I can already hear the howls about how well the idea of bundling risky loans together worked in the mortgage market, so before everybody screams too much about that, note that this is rather different. Home prices fell which led many people to voluntarily stop repayment. If student loans keep their status as protected from bankruptcy so that borrowers have to repay them (or try to) no matter what, there is less risk than with mortgages. Also, it seems highly unlikely that the entire pool of student loan borrowers will lose their jobs at the same time.
Further, many of the mortgage backed securities bundled risky mortgages with other risky mortgages. Financial institutions may have learned enough to bundle riskier student loan debt with safer student loan debt (like loans to medical students and parents). Certainly, they will do this if the market, meaning the people who are going to buy these bundles, demands it. For example, there are plenty of credit card companies able to raise funds to loan to risky cardholders.
Besides, who cares if these loans or bundles of these loans would be risky or if lenders might lose money? Investors and lenders lose money on risky investments all the time. They do this on the assumption that on average they will make money. That is how both the stock market and the credit markets work. The question is not whether some people will lose money some of the time. The question is will people be willing to enter this market and loan money to students.
Graduate students and parents certainly to be potential borrowers for whom the lenders can easily assess credit worthiness. Undergraduate borrowers would be more difficult, as their credit histories are short to non-existent, but I suspect lenders could build reasonable credit models based on school, major, and a few other characteristics.
Would some people be turned down for student loans under a private system? Yes, some surely would be. Is this a bad thing? Probably not. After all, the current system allows the government to lend money to people with no examination of the probability they will be able to pay the money back.

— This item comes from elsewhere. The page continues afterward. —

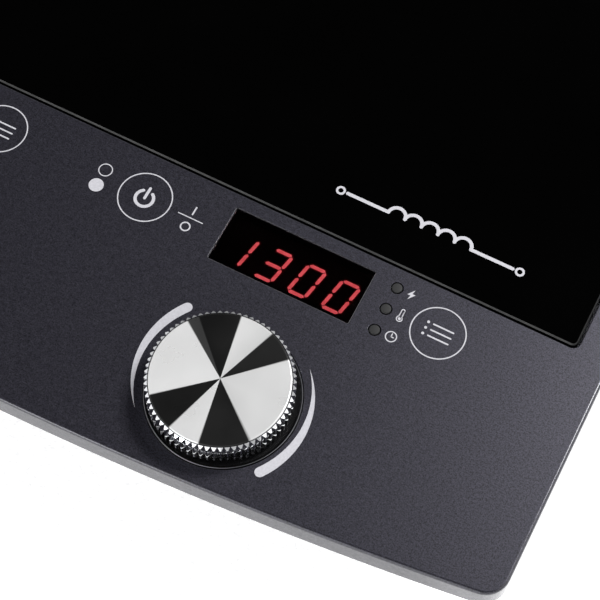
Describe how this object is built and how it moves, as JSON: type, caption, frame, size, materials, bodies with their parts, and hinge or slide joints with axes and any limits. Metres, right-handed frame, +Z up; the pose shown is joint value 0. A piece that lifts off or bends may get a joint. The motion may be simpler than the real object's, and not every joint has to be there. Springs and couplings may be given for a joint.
{
  "type": "portable double induction cooktop",
  "caption": "Slim table-top induction hob: black glass over two cooking zones in line, and a bowed front panel with displays, touch keys and turning knobs.",
  "frame": {"origin": "on the table under the middle of the body's plan outline", "axes": "+X to the user's right, +Y from the front edge to the back, +Z up"},
  "size_m": [0.4, 0.59, 0.0702],
  "materials": {
    "anthracite_paint": "satin metallic paint with a fine flake",
    "black_glass": "polished glass-ceramic, opaque black",
    "seal_rubber": "matte silicone",
    "base_plastic": "fine moulded texture",
    "foot_rubber": "matte moulded rubber",
    "screw_steel": "zinc plated",
    "circuit_board": "solder resist",
    "gland_rubber": "matte moulded rubber",
    "terminal_ceramic": "unglazed",
    "former_plastic": "heat-resistant moulding",
    "copper_winding": "enamelled stranded copper wire",
    "mica": "pressed mica sheet, flaky",
    "sensor_ceramic": "unglazed",
    "heatsink_aluminium": "extruded, natural",
    "capacitor_film": "epoxy-dipped",
    "choke_core": "painted ferrite with copper turns",
    "fan_plastic": "glossy moulded plastic",
    "display_lens": "smoked lens with red figures behind it",
    "module_plastic": "moulded",
    "lamp_lens": "smoked dome, unlit",
    "touch_foam": "conductive foam",
    "encoder_plastic": "moulded with a metal bush",
    "shaft_steel": "turned",
    "bezel_plastic": "black dish with a polished rim",
    "knob_chrome": "bright knurled side",
    "knob_face": "turned face with fine circular grooves"
  },
  "bodies": {
    "root": {"top_housing": "anthracite_paint", "glass_plate": "black_glass", "glass_seal": "seal_rubber", "bottom_housing": "base_plastic", "control_board": "circuit_board", "cord_gland": "gland_rubber", "terminal_block": "terminal_ceramic", "foot_front_left": "foot_rubber", "foot_front_right": "foot_rubber", "foot_rear_left": "foot_rubber", "foot_rear_right": "foot_rubber", "housing_screw_1": "screw_steel", "housing_screw_2": "screw_steel", "housing_screw_3": "screw_steel", "housing_screw_4": "screw_steel", "coil_former_front": "former_plastic", "coil_winding_front": "copper_winding", "mica_sheet_front": "mica", "temperature_sensor_front": "sensor_ceramic", "power_board_front": "circuit_board", "heatsink_front": "heatsink_aluminium", "film_capacitor_front": "capacitor_film", "line_choke_front": "choke_core", "fan_frame_front": "fan_plastic", "coil_former_rear": "former_plastic", "coil_winding_rear": "copper_winding", "mica_sheet_rear": "mica", "temperature_sensor_rear": "sensor_ceramic", "power_board_rear": "circuit_board", "heatsink_rear": "heatsink_aluminium", "film_capacitor_rear": "capacitor_film", "line_choke_rear": "choke_core", "fan_frame_rear": "fan_plastic", "display_window_left": "display_lens", "display_module_left": "module_plastic", "indicator_power_left": "lamp_lens", "indicator_temperature_left": "lamp_lens", "indicator_timer_left": "lamp_lens", "touch_pad_power_left": "touch_foam", "touch_pad_menu_left": "touch_foam", "encoder_body_left": "encoder_plastic", "knob_bezel_left": "bezel_plastic", "display_window_right": "display_lens", "display_module_right": "module_plastic", "indicator_power_right": "lamp_lens", "indicator_temperature_right": "lamp_lens", "indicator_timer_right": "lamp_lens", "touch_pad_power_right": "touch_foam", "touch_pad_menu_right": "touch_foam", "encoder_body_right": "encoder_plastic", "knob_bezel_right": "bezel_plastic"},
    "knob_left": {"encoder_shaft_left": "shaft_steel", "knob_body_left": "knob_chrome", "knob_cap_left": "knob_face"},
    "knob_right": {"encoder_shaft_right": "shaft_steel", "knob_body_right": "knob_chrome", "knob_cap_right": "knob_face"},
    "fan_front": {"fan_rotor_front": "fan_plastic"},
    "fan_rear": {"fan_rotor_rear": "fan_plastic"}
  },
  "joints": [
    {"name": "knob_left_turn", "type": "hinge", "parent": "root", "child": "knob_left", "pos_m": [-0.0769, -0.2594, 0.064], "axis": [0, 0, 1], "continuous": true},
    {"name": "knob_right_turn", "type": "hinge", "parent": "root", "child": "knob_right", "pos_m": [0.0909, -0.2594, 0.064], "axis": [0, 0, 1], "continuous": true},
    {"name": "fan_front_spin", "type": "hinge", "parent": "root", "child": "fan_front", "pos_m": [-0.12591, -0.07125, 0.0225], "axis": [0, 0, 1], "continuous": true},
    {"name": "fan_rear_spin", "type": "hinge", "parent": "root", "child": "fan_rear", "pos_m": [-0.12591, 0.16475, 0.0225], "axis": [0, 0, 1], "continuous": true}
  ]
}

Funnily enough, the federal government now requires mortgage lenders to ensure that borrowers have the ability to repay their mortgage loans, yet it does not impose a similar requirement on itself in the student loan market.

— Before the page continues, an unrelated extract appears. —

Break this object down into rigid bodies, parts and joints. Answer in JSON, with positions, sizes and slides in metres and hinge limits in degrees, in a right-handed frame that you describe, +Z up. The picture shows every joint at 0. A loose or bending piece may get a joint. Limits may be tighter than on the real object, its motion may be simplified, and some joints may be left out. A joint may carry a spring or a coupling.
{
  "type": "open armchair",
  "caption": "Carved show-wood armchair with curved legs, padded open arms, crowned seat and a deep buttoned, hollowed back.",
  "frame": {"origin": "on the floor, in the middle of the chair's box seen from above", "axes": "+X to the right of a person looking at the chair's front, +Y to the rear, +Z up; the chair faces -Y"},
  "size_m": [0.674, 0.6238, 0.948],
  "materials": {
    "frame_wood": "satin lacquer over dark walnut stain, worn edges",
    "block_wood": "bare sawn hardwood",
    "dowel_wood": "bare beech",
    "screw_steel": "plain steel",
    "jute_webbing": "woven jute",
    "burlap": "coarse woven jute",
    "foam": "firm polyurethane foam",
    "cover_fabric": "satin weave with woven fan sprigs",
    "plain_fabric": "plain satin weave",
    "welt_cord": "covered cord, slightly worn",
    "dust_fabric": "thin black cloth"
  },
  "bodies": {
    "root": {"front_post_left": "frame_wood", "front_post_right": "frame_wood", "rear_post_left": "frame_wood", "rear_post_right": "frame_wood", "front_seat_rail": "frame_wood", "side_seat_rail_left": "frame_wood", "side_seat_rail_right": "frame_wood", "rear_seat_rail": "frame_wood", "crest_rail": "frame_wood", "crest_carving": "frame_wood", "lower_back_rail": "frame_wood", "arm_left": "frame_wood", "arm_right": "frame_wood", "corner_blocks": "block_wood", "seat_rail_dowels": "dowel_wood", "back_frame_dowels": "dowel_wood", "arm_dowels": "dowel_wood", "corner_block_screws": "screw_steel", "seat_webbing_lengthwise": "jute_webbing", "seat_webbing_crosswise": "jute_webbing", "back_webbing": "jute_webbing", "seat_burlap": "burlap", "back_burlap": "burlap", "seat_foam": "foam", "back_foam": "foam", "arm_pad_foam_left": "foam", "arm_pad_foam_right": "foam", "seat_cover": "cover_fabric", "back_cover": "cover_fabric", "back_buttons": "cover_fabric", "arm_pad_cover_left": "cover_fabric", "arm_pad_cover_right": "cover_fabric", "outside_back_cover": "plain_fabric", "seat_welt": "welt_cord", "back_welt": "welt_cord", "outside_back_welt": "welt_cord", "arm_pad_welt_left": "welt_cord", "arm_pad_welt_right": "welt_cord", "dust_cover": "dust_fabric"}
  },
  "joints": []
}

Are student loans different in a sense that we should allow borrowers to place themselves under debt burdens they cannot carry? I don’t think so. If some students cannot borrow money for college because they will likely be unable to repay their debts, the student is probably better off without the loan. If such a system means some students are encouraged to study a subject expected to produce earnings upon graduation rather than a subject which is not, society will not only survive but likely benefit.
An argument can be made for government to provide a good or service when society demands it but the economics are such that the free market cannot provide it. Usually, these cases are where no profit can be earned from the activity. If the government can earn a profit from student loans, so could the private sector.
Rather than calling for the government to lower interest rates to eliminate the profit, we should be calling on the government to get out of the student loan business and let investors earn the profits. The federal government running a for-profit business in order to subsidize other activities simply makes no sense.